Symposium by Plato

Symposium by Plato Essay Questions

  1. 1

    Plato's text deals with the complex question of Love. What is Love? How do you achieve it? What is loved? What is Love's purpose?

    Love is in between mortal and immortal, in between beauty and ugliness, and in between wisdom and ignorance. To achieve it, one must complete Diotima’s “Ladder of Love,” to achieve its purpose of giving birth to true virtue, having seen Beauty. Not all accomplish this, but reproduction in body or soul achieve the purpose of Love as well. Interpersonal relationships, that of the lover and beloved, are important in discussing love as well.

  2. 2

    What is the relationship between Diotima and Alcibiades’ speech? Why is his entrance significant? How do the first five speeches differ from Diotima’s and Alcibiades’? How are they similar?

    Alcibiades’ entrance juxtaposes the comedic elements of the book against its most serious moment--Diotima’s speech. His speech likens Socrates to Eros, describing Socrates in the way Diotima described Eros. Diotima’s speech reconciles all the contradictions found in the previous five speeches. Alcibiades’ deals on a different subject: praising Socrates. However, all touch on Love and its virtues.

  3. 3

    What is function of the frame narrative (Aristodemus told Apollodorus who told a friend...) set up by Plato?
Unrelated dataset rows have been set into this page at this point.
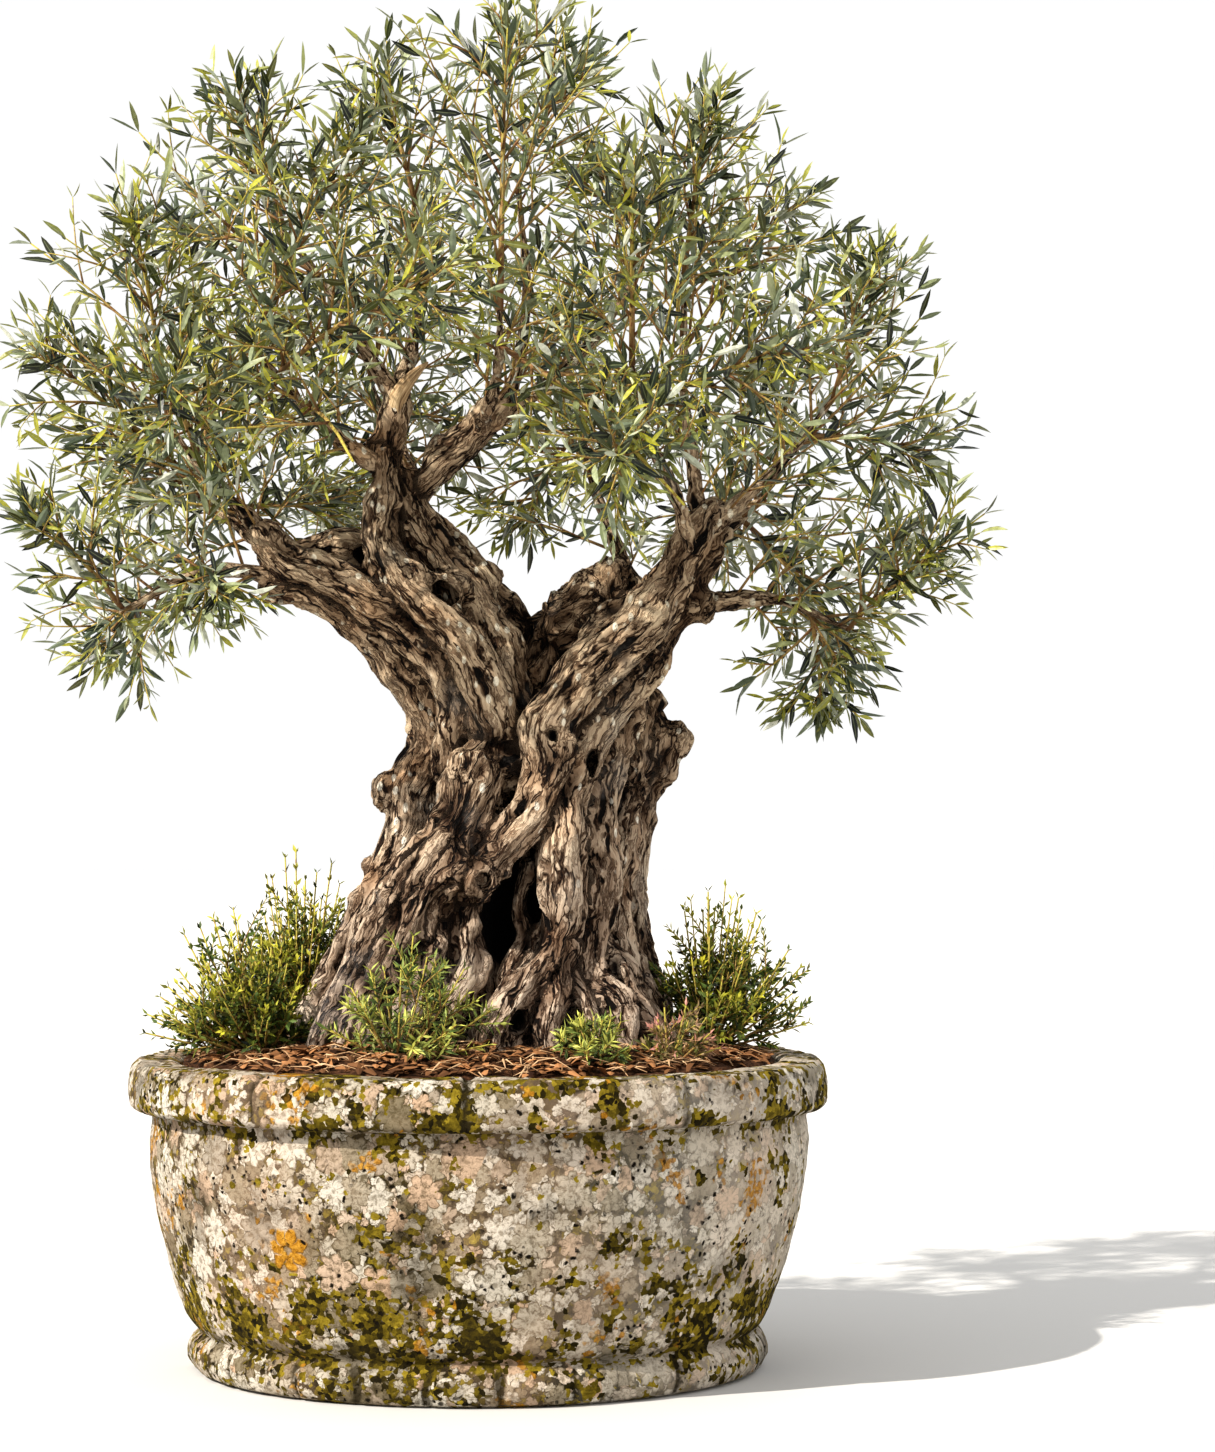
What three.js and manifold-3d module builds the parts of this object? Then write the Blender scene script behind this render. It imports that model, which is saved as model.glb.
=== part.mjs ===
// An olive bonsai in a lichen-grown stone bowl, at its real size.
// Millimetres, +Z up. The origin is on the floor, under the centre of the bowl, and the front is at -Y.
// The trunk is a bundle of fused strands that run from the roots to the limbs, as old olive wood grows.
// The crown is a set of leafy sprays, and small herbs grow in the soil round the foot.
import * as THREE from "three";
import { mergeVertices } from "three/addons/utils/BufferGeometryUtils.js";
import Module from "manifold-3d";

const wasm = await Module();
wasm.setup();

// Driving dimensions
const GAP = 0.4; // clearance between two pieces that touch on the real object
const BOWL = {
  height: 229,
  rimRadius: 260,
  rimHeight: 36,
  mouthRadius: 222,
  bellyRadius: 245,
  footRadius: 216,
  footHeight: 29,
  floor: 34,
  drainHoles: 3,
  drainRadius: 13,
  drainReach: 95,
  relief: 1.3,
  sectors: 36,
};
const SOIL = { crown: 240, edge: 226, sectors: 18, rings: 5, relief: 1.6, flakes: 4 };
const LEAF = { length: 29, width: 6.6, thickness: 1.1 };
const NEEDLE = { length: 14, width: 3.2, thickness: 1.8 };
const CROWN = { sprays: 36, centre: [5, 0, 700], depth: 285, fall: 1.74, lift: 0.1, twig: 2.4, side: 66 };
const STRAND_SIDES = 6;
const GOLDEN_ANGLE = Math.PI * (3 - Math.sqrt(5));

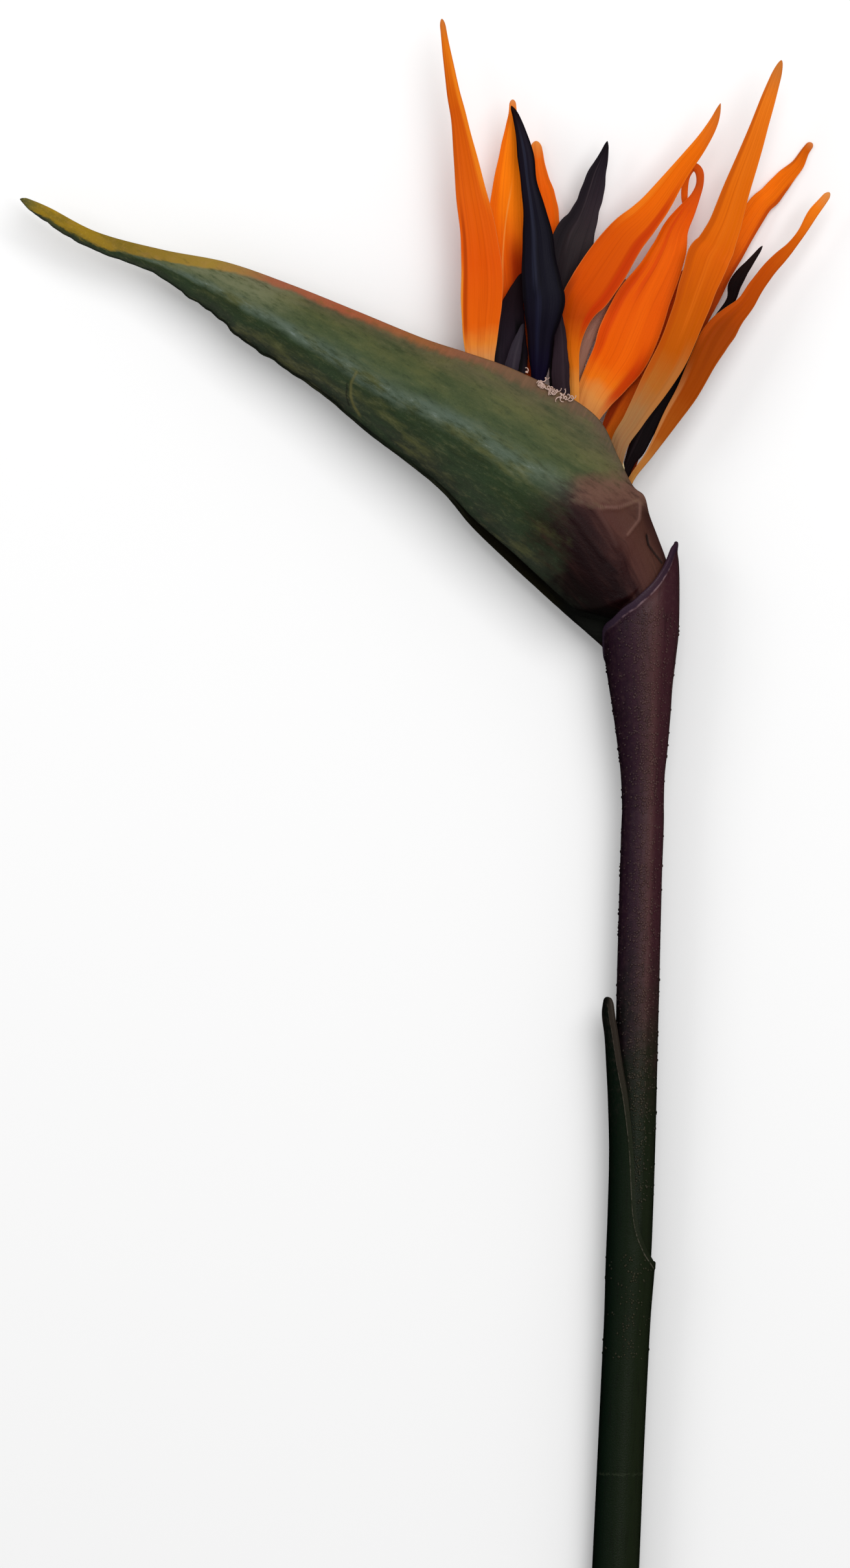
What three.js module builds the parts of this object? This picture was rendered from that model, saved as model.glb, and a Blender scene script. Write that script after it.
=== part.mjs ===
// A cut bird of paradise flower, lying on its side.
// X runs to the right, Y along the stalk towards the bloom, Z up from the surface. Millimetres.
// The origin is the middle of the foot of the box round the whole flower.
// The bloom's own heights, called level here, are counted from its mid-plane.

import * as THREE from 'three';
import { LoftGeometry } from 'three/addons/geometries/LoftGeometry.js';

const HEAD_HEIGHT = 11.5; // mid-plane of the bloom above the surface
const CUT_Y = -220.2; // cut end of the stalk
const NECK_Y = 40; // from here up the stalk's axis lies in the bloom's mid-plane
const CUT_AXIS_HEIGHT = 6.3; // the cut end lies on the surface, so this is its radius

const BLADE_EDGE = 0.6; // thickness of sepals and petals at their edges
const SEPAL_BODY = 0.8; // and along their middle
const TONGUE_BODY = 1.2; // the dark petals are fleshier
const FULL_HALF = 3; // half width from which a blade's ridge and waves have their full height
const RIDGE_REACH = 0.6; // a ridge runs out at this share of the half width to each side

const SHEATH_WALL = 0.75;
const COLLAR_WALL = 0.9;
const COLLAR_FOOT_Y = 12.8;
const COLLAR_STEP = 0.45; // gap between the collar's foot and the ledge it stands on
const SHEATH_SIDES = 36;
const SHEATH_ROWS = 14;
const COLLAR_ROWS = 12;
const ROW_CROWDING = 1.5; // rows of a wrap crowd towards its mouth

const ORANGE = { color: 0xe8700a, roughness: 0.55, metalness: 0 };
const NAVY = { color: 0x16141f, roughness: 0.45, metalness: 0 };
const DUSK = { color: 0x3a2c30, roughness: 0.55, metalness: 0 };
const CREAM = { color: 0xc9a283, roughness: 0.6, metalness: 0 };
const LEAF = { color: 0x46502d, roughness: 0.5, metalness: 0 };
const PLUM = { color: 0x3a2028, roughness: 0.5, metalness: 0 };
const STALK = { color: 0x2c2220, roughness: 0.5, metalness: 0 };
const MOSS = { color: 0x18201a, roughness: 0.5, metalness: 0 };
const PULP = { color: 0xb9b48c, roughness: 0.6, metalness: 0 };

// Values at t in a table of stations [t, a, b, ...], passing through each station without a corner.
function follow(stations, t) {
  const last = stations.length - 1;
  let i = 0;
  while (i < last - 1 && t > stations[i + 1][0]) i++;
  const [p, q] = [stations[i], stations[i + 1]];
  const [before, after] = [stations[Math.max(i - 1, 0)], stations[Math.min(i + 2, last)]];
  const span = q[0] - p[0];
  const f = THREE.MathUtils.clamp((t - p[0]) / span, 0, 1);
  return p.slice(1).map((_, n) => {
    const start = (q[n + 1] - before[n + 1]) / (q[0] - before[0]) * span;
    const end = (after[n + 1] - p[n + 1]) / (after[0] - p[0]) * span;
    const rise = q[n + 1] - p[n + 1];
    return p[n + 1] + f * (start + f * (3 * rise - 2 * start - end + f * (start + end - 2 * rise)));
  });
}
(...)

Why does he go out of his way to set up this structure?

    The frame narrative distances the reader from the philosophical ideas, so as to reduce the authority of the speakers. They are not meant to be taken as absolute conclusions. It also emphasizes how serious philosophy can be lighthearted, making it more accessible. The layer separating the reader from Diotima also serves to imply that this speech has Plato’s views on love, not Socrates’.

  4. 4

    Describe Diotima’s “Ladder of Love.” What does it encompass? What is its ultimate purpose?

    The “Ladder of Love” has multiple steps. First, a person loves one body, and then he finds beauty in all bodies. After this, he must appreciate the beauty of souls over that of bodies. This leads to the love of activities and laws, or customs, leading to the love of certain types of knowledge. It ends in the pursuit of knowledge, or the love of wisdom, which is philosophy. Upon reaching this, the lover will see Beauty in its pure form, and give birth not to an image of virtue, but true virtue.

  5. 5

    Describe the nature of the lover/beloved structure in relationships. What is the importance of the relationships between adult and adolescent males in the text and how are they portrayed?
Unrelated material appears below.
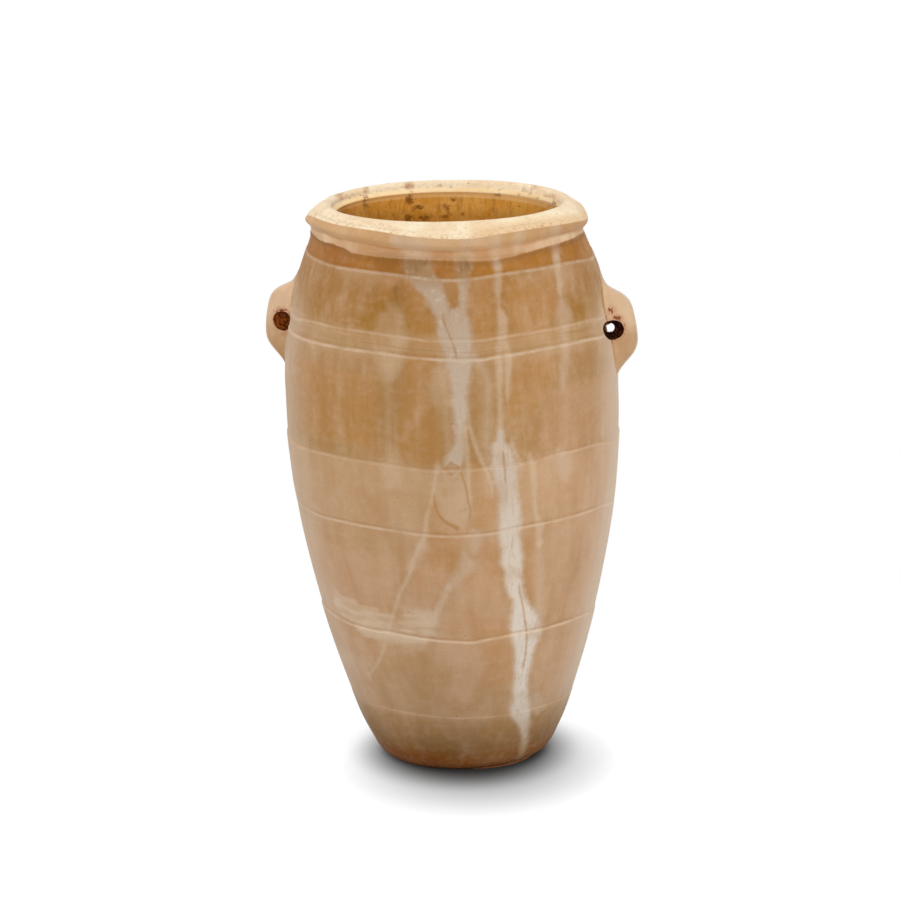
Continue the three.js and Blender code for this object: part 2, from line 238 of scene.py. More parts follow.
BLUSH_CLOUDS = [
    [(540, 306, 416), (552, 309, 412), (570, 313, 406), (590, 318, 396), (606, 326, 390), (618, 345, 386)],
    [(640, 340, 382), (655, 338, 380), (670, 344, 370), (690, 352, 372), (700, 360, 384)],
    [(642, 442, 470), (650, 444, 482), (660, 447, 484), (670, 449, 483), (680, 447, 478), (692, 445, 470)],
    [(448, 522, 600), (470, 530, 608), (500, 536, 606), (530, 540, 604), (560, 540, 600), (590, 540, 596),
     (612, 541, 590)],
    [(636, 540, 584), (655, 534, 578), (675, 532, 572), (690, 546, 566)],
    [(575, 412, 446), (590, 408, 440), (604, 410, 434)],
    [(378, 560, 612), (400, 552, 614), (425, 548, 614), (440, 540, 610)],
    [(572, 470, 500), (590, 456, 502), (606, 448, 505), (622, 444, 508)],
]
OCHRE_CLOUDS = [
    [(283, 471, 493), (300, 468, 493), (318, 471, 492), (332, 475, 490)],
    [(284, 382, 412), (294, 386, 422), (306, 406, 430), (318, 409, 435), (330, 409, 437), (340, 412, 438)],
    [(283, 504, 552), (296, 505, 556), (312, 509, 553), (328, 513, 548)],
    [(362, 513, 558), (376, 512, 556), (392, 506, 548), (408, 506, 538)],
    [(362, 404, 438), (376, 402, 434), (390, 400, 428), (405, 402, 436), (422, 398, 440), (440, 396, 444),
     (456, 400, 442)],
    [(364, 296, 372), (382, 296, 378), (410, 300, 380), (440, 306, 372)],
    [(510, 428, 436), (520, 428, 446), (528, 428, 474), (534, 428, 470)],
    [(540, 426, 464), (552, 421, 462), (566, 414, 456), (580, 412, 446)],
    [(470, 472, 486), (490, 473, 497), (508, 474, 498), (522, 474, 498)],
    [(548, 480, 500), (562, 474, 499), (578, 468, 502), (594, 466, 506)],
    [(540, 524, 536), (558, 525, 537), (576, 524, 537), (594, 528, 537)],
    [(612, 452, 472), (622, 448, 512), (632, 446, 511)],
    [(645, 484, 512), (662, 486, 513), (680, 484, 512)],
]
DULL_CLOUDS = [
    [(256, 376, 404), (264, 374, 405), (272, 378, 404)],
    [(261, 404, 428), (267, 404, 426), (273, 408, 418)],
    [(284, 396, 404), (290, 390, 412), (297, 389, 411), (303, 392, 404)],
    [(261, 458, 470), (266, 458, 470)],
]
OCHRE_THREADS = [
    # the brown wedge where the two upper veins part
    [(284, 443, 457), (292, 445, 458), (300, 449, 458), (306, 452, 457)],
    [(455, 502.5, 504.5), (468, 503.5, 505.5), (480, 504.5, 506)],
    [(588, 518.5, 520), (600, 521, 522.6), (618, 524, 525.6), (636, 525.6, 527.2), (652, 524.5, 526),
     (668, 522.5, 523.6)],
    [(318, 442.4, 444), (328, 445.4, 447.2), (338, 449.6, 451.4), (348, 453.4, 455.2), (356, 455.4, 457)],
    [(464, 448, 454), (467, 445, 460), (470, 444, 459), (473, 448, 455)],
    [(474, 461, 462.6), (482, 463.6, 465.2), (490, 465.8, 467.4), (500, 467, 469), (510, 469, 471),
     (517, 468.6, 471)],
    [(498, 433.6, 435), (508, 435.6, 437.4), (516, 438.6, 441), (521, 443, 447), (525, 448, 456),
     (528, 453, 460)],
]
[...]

    These relationships are praised as the highest, even though they were under complex customs in Athens, possibly carrying stigma. Male adults and male adolescents in these affairs were described as lovers of pure knowledge. However, they could be praised highly or still take part in vulgar love, according to Pausanias’, depending on their actions.

  6. 6

    How is Socrates portrayed in the dialogues?

    Socrates is likened to Eros by Alcibiades in his speech. Several likenesses are paralleled: being between mortal and immortal, in between beauty and ugliness, and in between wisdom and ignorance. Aristodemus’ description of him on their way to Agathon’s also has similarities with Diotima’s description of Love.

  7. 7

    What role does homosexuality play in the text? Engage with ideas in the speeches and relationships among the characters.

    This work is the first major philosophical novel to deal on questions of love in Western literature, increasing the importance of having male sexuality praised as the highest form of love. At the time, these relationships, though common, were still complex. Male homosexual relationships are described as being the purest and only males are able to be pregnant in soul and finish the ladder of love. Alcibiades and Socrates’ relationships particularly illustrate the ideas in Diotima’s speech.

  8. 8

    What is the role of women in the dialogues? Why is Diotima important?

    Women were generally not present at symposiums, other than as servants, slaves, and flute-girls, and in this case, they were all sent away. Women are also not described as being able to accomplish pure love or Diotima’s ladder. This makes Diotima’s creation by Socrates ironic, especially since she has the highest level of reasoning and leaves the guests in awe.

  9. 9

    Why does the final dialogue deal with questions of tragedy and comedy as a genre? How are the two reflected in the text?

    The novel has shifts in tone and genre, particularly evident in the switch of Agathon, a tragedian who gives a comical speech, and Aristophanes, a comic poet who gives a serious speech. This provides serious philosophy in a fun way. It also serves to humanize Socrates, so the reader can think that the qualities of Love he possesses are accessible. Socrates also says in the final dialogue that tragedy and comedy must both be mastered, which is probably an idea Plato wanted to reflect.

  10. 10

    Describe and explain the dichotomies in the text.

    The most important dichotomy created is Pausanias’: Common and Heavenly Love. Others include comedy (Aristophanes) vs. tragedy (Agathon), physical vs. spiritual, and drunk vs. sober. Some speakers depend on these more than others, but contradictions run throughout the text, and can be reconciled, as the five speeches are in Diotima’s speech.